His early works were figurative but, by the late 1980s, he had moved away from literal representation — “I didn’t want to do illustrations” — into a more symbolic domain, a world in which objects of personal significance also have a wider relevance.
Representing his country in the 1993 Venice Biennale, for instance, he presented a corridor of soap, a disquieting installation whose scents evoked not just his own schoolboy memories but the way the Nazis made soap from the rendered fat of gassed Jews. In his first major solo exhibition in Britain in 2002, at Dundee Contemporary Arts, he created a replica of the slatted, blond wood floor of the room adjacent to the gas chamber in the Majdanek concentration camp. The gaps between the planks were filled with salt: the essential reduction of sweat and tears.
Of course he was excited to be offered the Turbine Hall commission, he tells me. But he was daunted too. He had seen most of the previous commissions but he decided to work in dialogue with the Weather Project of Olafur Eliasson, the huge shimmering sun that rose like a mirage through its veil of mists. “But where he used light, I would use dark,” Balka says.
It was the open space and the simplicity of Eliasson’s installation that appealed to him, Balka says, but he didn’t like the David Copperfield-style spectaculars of the artificial smoke. “I wanted to make sculpture in an honest way,” he says. “What is important is the honest material.” He chose steel that had been allowed to rust. “I built up the structure quite logically” he says, and then laughs. “With a space the size of this you need something to organise yourself and logic will do as well as anything.
“The Turbine Hall often feels like an indoor playground. I was thinking about how to create limits, to bring calm and quiet to the place, to discipline people’s gestures. I also wanted to create something like a photographic black hole,” he adds. “Every day millions of photographs are taken in London.
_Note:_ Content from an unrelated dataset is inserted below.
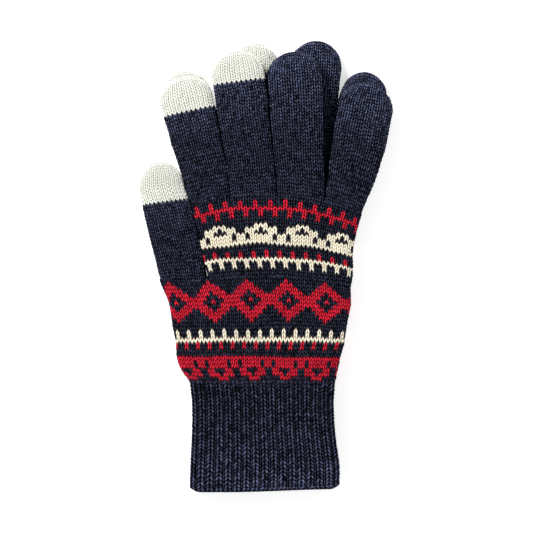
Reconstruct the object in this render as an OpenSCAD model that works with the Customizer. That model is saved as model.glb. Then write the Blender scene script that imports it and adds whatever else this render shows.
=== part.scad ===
// A pair of seamless knitted touchscreen gloves, laid flat and stacked.
// X runs across the hand, Y from the cuff to the fingertips, and Z = 0 is the surface they lie on.
// Each glove is a set of hollow flat tubes: a rib cuff, two hand tubes, and five digits.

/* [Fabric] */
// Thickness of one glove lying flat, both layers and the air between them
glove_t = 8; // [8:0.1:10]
// Thickness of the knitted fabric
wall = 1.5; // [1.2:0.1:1.6]
// Clearance between the two stacked gloves
stack_gap = 0.3; // [0.3:0.1:1]
// Clearance between two digits side by side
side_gap = 0.6; // [0.5:0.1:1]

/* [Hand] */
// Y of the line where the four fingers are joined to the hand
root_y = 37.5; // [35:0.5:40]
// Y of the thumb crotch, where the thumb is joined
crotch_y = -4; // [-6:0.5:-2]
// Y of the wrist line, where the rib starts
wrist_y = -59.5; // [-62:0.5:-57]
// X of the thumb's outer side at the crotch
thumb_side_x = -54; // [-57:0.5:-53]
// X of the hand's thumb side at the crotch
crotch_x = -30; // [-31:0.5:-29]
// X of the hand's little-finger side at the crotch
heel_x = 44.5; // [43:0.5:46]

/* [Cuff] */
// Length of the rib cuff, with its edge
cuff_len = 55; // [50:0.5:60]
// Width of the cuff lying flat
cuff_w = 74; // [70:0.5:76]
// Middle of the cuff across the hand
cuff_x = -1; // [-3:0.1:1]
// Length of the stitched edge
edge_len = 1.5; // [1:0.5:3]
// Number of elastic threads
elastic_count = 8; // [4:1:12]
// Thickness of an elastic thread
elastic_d = 0.5; // [0.4:0.1:0.6]

/* [Fingertips] */
// Length of the off-white cap, measured back from the end of the index
index_cap = 17; // [14:1:22]
// Length of the off-white cap on the middle finger
middle_cap = 15; // [14:1:22]
// Length of the off-white cap on the thumb
thumb_cap = 20; // [16:1:24]

/* [Hidden] */
PARTS = ["cuff", "cuff_edge", "cuff_elastic", "five_finger_palm", "four_finger_palm",
    "thumb", "thumb_tip", "index", "index_tip", "middle", "middle_tip", "ring", "little"];

navy = "#1d2233";
offwhite = "#e8e6da";
thread = "#262b3d";
rubber = "#3a3d46";

half_t = glove_t / 2;
end_steps = 6;          // segments in each rounded side of a tube
cuff_end_y = wrist_y - cuff_len;
elastic_play = 0.05;    // room around an elastic thread in its channel

// A digit is [left x, right x, y] of its root, then [x, y, half width, lean] of its shoulder,
// where the rounded end starts, the length of that end, and how far its right side bows out.
// Lean is in degrees, to the left.
function root_of(digit) = digit[0];
function shoulder_of(digit) = digit[1];
function end_of(digit) = digit[2];
function bow_of(digit) = digit[3];

upper_index = [[-39.5, -17.2, root_y], [-39.9, 84.6, 13.4, 12.5], 11, 0];
upper_middle = [[-17.2, 6.4, root_y], [-13.3, 96.2, 13.4, 7.5], 12.6, 0];
upper_ring = [[6.4, 30.9, root_y], [15.4, 95, 14.1, 3], 13.5, 0];
upper_little = [[30.9, 53.3, root_y], [51.1, 78.8, 14, -13.5], 13.7, 0.7];
upper_thumb = [[thumb_side_x, crotch_x, crotch_y], [-52.6, 39.5, 11.4, 8], 13, 0.45];

lower_index = [[-39.5, -18.6, root_y], [-40.4, 86.7, 12.7, 13.5], 13, 0.8];
lower_middle = [[-18.6, 7.8, root_y], [-5.4, 100.2, 12.8, -1], 14, 0];
lower_ring = [[7.8, 32.4, root_y], [26.2, 100.6, 13.4, -2], 14.7, -0.3];
lower_little = [[32.4, 53.3, root_y], [50.6, 84.6, 12.1, -12], 14.8, 0.3];
lower_thumb = [[thumb_side_x, crotch_x, crotch_y], [-52.2, 38.5, 11.3, 8], 13, 0.45];

// Where the hand's two sides run, as [y, left x, right x] from the wrist to the finger roots
palm_sides = [
    [wrist_y, cuff_x - cuff_w / 2, cuff_x + cuff_w / 2],
    [-52, -42.8, 37.6],
    [-38, -45.3, 40.8],
    [-20, -48.9, 43.4],
    [crotch_y, thumb_side_x, heel_x]
];
hand_sides = [
    [crotch_y, crotch_x + side_gap, heel_x],
    [9, -32, 45.1],
    [22, -35.2, 47.8],
    [root_y, -39.5, 53.3]
];

// The outline of a flat tube at [x, y], half width w and half thickness t, turned by lean
function oval(x, y, z, w, t, lean) = [
    for (side = [1, -1]) for (i = [0:end_steps])
        let (a = 180 - side * 90 - 180 * i / end_steps)
        let (u = side * (w - t) + t * cos(a), v = t * sin(a))
        [x + u * cos(lean), y + u * sin(lean), z + v]
];
function oval_points() = 2 * (end_steps + 1);

// A station is [x, y, half width, half thickness, lean]; the wall goes inwards from it
function outer_oval(s, z) = oval(s[0], s[1], z, s[2], s[3], s[4]);
function inner_oval(s, z) = oval(s[0], s[1], z, s[2] - wall, s[3] - wall, s[4]);

// Side faces between rings k and k + 1, where each ring has n points
function band(k, n, base, flip) = [
    for (i = [0:n - 1])
        let (j = (i + 1) % n, a = base + k * n + i, b = base + k * n + j, c = a + n, d = b + n)
        each flip ? [[a, b, c], [b, d, c]] : [[a, c, b], [b, c, d]]
];

// A hollow flat tube through its stations, open at both ends
module open_tube(stations, z) {
    n = oval_points();
    count = len(stations);
    inner = n * count;
    points = concat(
        [for (s = stations) each outer_oval(s, z)],
        [for (s = stations) each inner_oval(s, z)]
    );
    last = (count - 1) * n;
    faces = concat(
        [for (k = [0:count - 2]) each band(k, n, 0, true)],
        [for (k = [0:count - 2]) each band(k, n, inner, false)],
        [for (i = [0:n - 1]) let (j = (i + 1) % n)
            each [[i, inner + i, j], [j, inner + i, inner + j]]],
        [for (i = [0:n - 1]) let (j = (i + 1) % n, a = last + i, b = last + j)
            each [[a, b, inner + a], [b, inner + b, inner + a]]]
    );
    polyhedron(points, faces, convexity = 6);
}

// A hollow flat tube that is open at its first station and closed by a cap at its last
module closed_tube(outer_stations, inner_stations, z) {
    n = oval_points();
    outer_count = len(outer_stations);
    inner_count = len(inner_stations);
    inner = n * outer_count;
    points = concat(
        [for (s = outer_stations) each outer_oval(s, z)],
        [for (s = inner_stations) each inner_oval(s, z)]
    );
    outer_last = (outer_count - 1) * n;
    inner_last = inner + (inner_count - 1) * n;
    faces = concat(
        [for (k = [0:outer_count - 2]) each band(k, n, 0, true)],
        [for (k = [0:inner_count - 2]) each band(k, n, inner, false)],
        [for (i = [0:n - 1]) let (j = (i + 1) % n)
            each [[i, inner + i, j], [j, inner + i, inner + j]]],
        [[for (i = [0:n - 1]) outer_last + i]],
        [[for (i = [n - 1:-1:0]) inner_last + i]]
    );
    polyhedron(points, faces, convexity = 6);
}

// Station of a digit's tapered length, from 0 at the root to 1 at the shoulder
function length_station(digit, f) =
    let (r = root_of(digit), s = shoulder_of(digit))
    let (half_root = (r[1] - r[0] - side_gap) / 2, turn = min(1, f / 0.5))
    let (bow = bow_of(digit) * sin(180 * f))
    [
        (r[0] + r[1]) / 2 * (1 - f) + s[0] * f + bow,
        r[2] * (1 - f) + s[1] * f,
        half_root * (1 - f) + s[2] * f + bow,
        half_t,
        s[3] * turn * turn * (3 - 2 * turn)
    ];

// Station of a digit's rounded end, at an angle from 0 at the shoulder to 90 at the very end
function end_station(digit, angle, shorter) =
    let (s = shoulder_of(digit), reach = (end_of(digit) - shorter) * sin(angle))
    [
        s[0] - reach * sin(s[3]),
        s[1] + reach * cos(s[3]),
        s[2] * pow(cos(angle), 0.88),
        half_t * sqrt(cos(angle)),
        s[3]
    ];

function digit_length(digit) =
    norm([shoulder_of(digit)[0] - (root_of(digit)[0] + root_of(digit)[1]) / 2,
        shoulder_of(digit)[1] - root_of(digit)[2]]);

// Share of the length at which a cap of that size starts
function cap_start(digit, cap) = 1 - (cap - end_of(digit)) / digit_length(digit);

end_angles = [18, 36, 52, 66, 77, 84];
inner_end_angles = [24, 46, 62, 74];

// The digit's tube from the root up to the share `top` of its length
module digit_tube(digit, top, z) {
    open_tube([for (f = [0, 0.17, 0.34, 0.5, 0.75, 1]) length_station(digit, f * top)], z);
}

// The digit's closed end, from the share `bottom` of its length
module digit_cap(digit, bottom, z) {
    straight = [for (f = [0, 0.5, 1]) length_station(digit, bottom + (1 - bottom) * f)];
    closed_tube(
        concat(straight, [for (a = end_angles) end_station(digit, a, 0)]),
        concat(straight, [for (a = inner_end_angles) end_station(digit, a, wall)]),
        z
    );
}

// A whole digit in one yarn, closed at its end
module plain_digit(digit, z) {
    straight = [for (f = [0, 0.17, 0.34, 0.5, 0.75, 1]) length_station(digit, f)];
    closed_tube(
        concat(straight, [for (a = end_angles) end_station(digit, a, 0)]),
        concat(straight, [for (a = inner_end_angles) end_station(digit, a, wall)]),
        z
    );
}

function side_station(row) = [(row[1] + row[2]) / 2, row[0], (row[2] - row[1]) / 2, half_t, 0];

// A flat rounded bar, as wide as the cuff less `inset` all round, lying from y down for `length`
module flat_bar(y, length, inset, z) {
    radius = half_t - inset;
    straight = cuff_w - glove_t;
    translate([cuff_x, y, z])
    rotate([90, 0, 0])
    linear_extrude(length) {
        square([straight, 2 * radius], center = true);
        for (side = [-1, 1])
            translate([side * straight / 2, 0])
            circle(r = radius, $fn = 48);
    }
}

function elastic_y(i) = wrist_y - (i + 1) * (cuff_len - edge_len) / (elastic_count + 1);

module cuff(z) {
    color(navy)
    difference() {
        flat_bar(wrist_y, cuff_len - edge_len, 0, z);
        translate([0, 1, 0]) flat_bar(wrist_y, cuff_len + 2, wall, z);
        for (i = [0:elastic_count - 1])
            flat_bar(elastic_y(i) + elastic_d / 2 + elastic_play, elastic_d + 2 * elastic_play,
                wall - elastic_d - elastic_play, z);
    }
}

module cuff_edge(z) {
    color(thread)
    difference() {
        flat_bar(cuff_end_y + edge_len, edge_len, 0, z);
        flat_bar(cuff_end_y + edge_len + 1, edge_len + 2, wall, z);
    }
}

module cuff_elastic(z) {
    color(rubber)
    for (i = [0:elastic_count - 1])
        difference() {
            flat_bar(elastic_y(i) + elastic_d / 2, elastic_d, wall - elastic_d, z);
            flat_bar(elastic_y(i) + elastic_d / 2 + 1, elastic_d + 2, wall, z);
        }
}

module five_finger_palm(z) {
    color(navy)
    open_tube([for (row = palm_sides) side_station(row)], z);
}

module four_finger_palm(z) {
    color(navy)
    open_tube([for (row = hand_sides) side_station(row)], z);
}

// One glove's part by name, at its height, with that glove's own digits
module glove_part(part, z, thumb, index, middle, ring, little) {
    if (part == "cuff") cuff(z);
    if (part == "cuff_edge") cuff_edge(z);
    if (part == "cuff_elastic") cuff_elastic(z);
    if (part == "five_finger_palm") five_finger_palm(z);
    if (part == "four_finger_palm") four_finger_palm(z);
    if (part == "thumb") color(navy) digit_tube(thumb, cap_start(thumb, thumb_cap), z);
    if (part == "thumb_tip") color(offwhite) digit_cap(thumb, cap_start(thumb, thumb_cap), z);
    if (part == "index") color(navy) digit_tube(index, cap_start(index, index_cap), z);
    if (part == "index_tip") color(offwhite) digit_cap(index, cap_start(index, index_cap), z);
    if (part == "middle") color(navy) digit_tube(middle, cap_start(middle, middle_cap), z);
    if (part == "middle_tip") color(offwhite) digit_cap(middle, cap_start(middle, middle_cap), z);
    if (part == "ring") color(navy) plain_digit(ring, z);
    if (part == "little") color(navy) plain_digit(little, z);
}

module upper(part) {
    glove_part(part, half_t + glove_t + stack_gap,
        upper_thumb, upper_index, upper_middle, upper_ring, upper_little);
}

module lower(part) {
    glove_part(part, half_t, lower_thumb, lower_index, lower_middle, lower_ring, lower_little);
}

for (part = PARTS)
    upper(part);
for (part = PARTS)
    lower(part);
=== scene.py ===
# A pair of knitted touchscreen gloves, laid flat and stacked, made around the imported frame.
# Every knitted tube is a mesh of real stitches: the mesh rows run along the two legs of each stitch, so the
# relief of the yarn and the edges of the colour pattern are both geometry. Sizes are in millimetres, and in
# metres where a comment says so.
import math

import bpy
import numpy as np
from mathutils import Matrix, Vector


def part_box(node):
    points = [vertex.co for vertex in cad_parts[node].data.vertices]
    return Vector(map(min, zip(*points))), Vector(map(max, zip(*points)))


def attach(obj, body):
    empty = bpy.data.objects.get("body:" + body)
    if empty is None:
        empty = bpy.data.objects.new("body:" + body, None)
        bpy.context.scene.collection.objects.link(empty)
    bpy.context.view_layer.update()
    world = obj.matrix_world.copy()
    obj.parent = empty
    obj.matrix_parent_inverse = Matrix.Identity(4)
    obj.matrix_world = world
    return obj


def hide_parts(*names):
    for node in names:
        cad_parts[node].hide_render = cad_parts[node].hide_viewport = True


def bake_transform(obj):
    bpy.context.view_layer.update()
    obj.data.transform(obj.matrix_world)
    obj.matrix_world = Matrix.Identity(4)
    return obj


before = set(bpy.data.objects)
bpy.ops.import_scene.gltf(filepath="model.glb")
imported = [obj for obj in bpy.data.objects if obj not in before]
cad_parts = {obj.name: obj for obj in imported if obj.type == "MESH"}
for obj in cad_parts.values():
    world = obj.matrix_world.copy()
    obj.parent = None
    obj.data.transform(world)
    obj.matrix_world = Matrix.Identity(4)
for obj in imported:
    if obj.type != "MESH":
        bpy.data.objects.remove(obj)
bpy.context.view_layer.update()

MM = 0.001


def box_mm(node):
    """Lowest and highest corner of a CAD node, in millimetres."""
    low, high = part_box(node)
    return np.array(low) / MM, np.array(high) / MM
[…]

I wanted to create a place, a situation, where people would not be able to take good pictures. Their experience will be more intense.”
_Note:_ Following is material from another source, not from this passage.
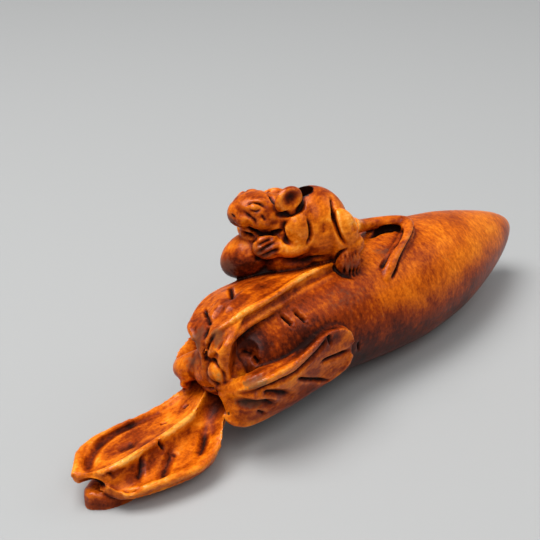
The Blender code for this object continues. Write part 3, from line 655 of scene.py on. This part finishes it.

What will their experience mean? In the context of Balka’s past works, who can walk up the ramp into his sinister black box without remembering how the Jews were once loaded into cattle trucks? Such references are implicit, Balka admits. He grew up in a town in which 75 per cent of the population had been exterminated in the death camps. And yet he found this out only after the 1989 collapse of communism in Eastern Europe. “When I did I felt guilty,” he says, “guilty of not knowing.” From then on it became very important to him, almost a duty, he explains, to carry his camera to the sites of historical atrocities; to try, using his imagination and while there is still time, to collect traces of what happened. But his video pieces are very different from his sculptural works, he insists.
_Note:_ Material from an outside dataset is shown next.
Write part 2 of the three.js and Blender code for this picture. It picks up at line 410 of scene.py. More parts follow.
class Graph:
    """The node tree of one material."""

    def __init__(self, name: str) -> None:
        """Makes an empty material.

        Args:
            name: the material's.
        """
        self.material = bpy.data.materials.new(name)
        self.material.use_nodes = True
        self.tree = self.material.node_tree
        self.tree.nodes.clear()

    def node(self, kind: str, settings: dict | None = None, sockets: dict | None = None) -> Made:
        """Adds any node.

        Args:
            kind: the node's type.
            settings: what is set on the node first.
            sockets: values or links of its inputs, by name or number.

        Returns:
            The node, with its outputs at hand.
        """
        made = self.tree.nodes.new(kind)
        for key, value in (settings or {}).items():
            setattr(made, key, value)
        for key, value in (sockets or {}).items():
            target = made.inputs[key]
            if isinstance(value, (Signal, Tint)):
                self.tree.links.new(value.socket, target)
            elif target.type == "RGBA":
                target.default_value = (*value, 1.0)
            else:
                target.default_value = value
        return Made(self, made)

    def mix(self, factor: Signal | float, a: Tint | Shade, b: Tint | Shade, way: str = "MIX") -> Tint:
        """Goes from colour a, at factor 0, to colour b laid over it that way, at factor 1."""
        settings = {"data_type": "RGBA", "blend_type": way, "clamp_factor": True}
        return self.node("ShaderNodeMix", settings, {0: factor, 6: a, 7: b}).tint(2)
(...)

“My sculptures are about layers of interpretation. They are about being,” he ventures when pushed. “I don’t want people to look at my work with a strong spotlight. I prefer them to look with a small flashlight.”
In How It Is (the title purloined from Samuel Beckett is strikingly direct and comes complete with a set of simple hand gestures that the artist has apparently been teaching Tate functionaries to make) Balka wants only to “make a place that gives us opportunities for thinking”.
He succeeds. There is no obvious present inside his box. But the visitor stands surrounded by a sense of presence. It’s a powerful experience (as long as you’re not too worried about strangers purloining your purse under cover of darkness). How It Is may not prove as popular as Eliasson’s cultish Weather Project because it feels far more profound. On its tenth anniversary, the Turbine Hall offers its most successful commission to date.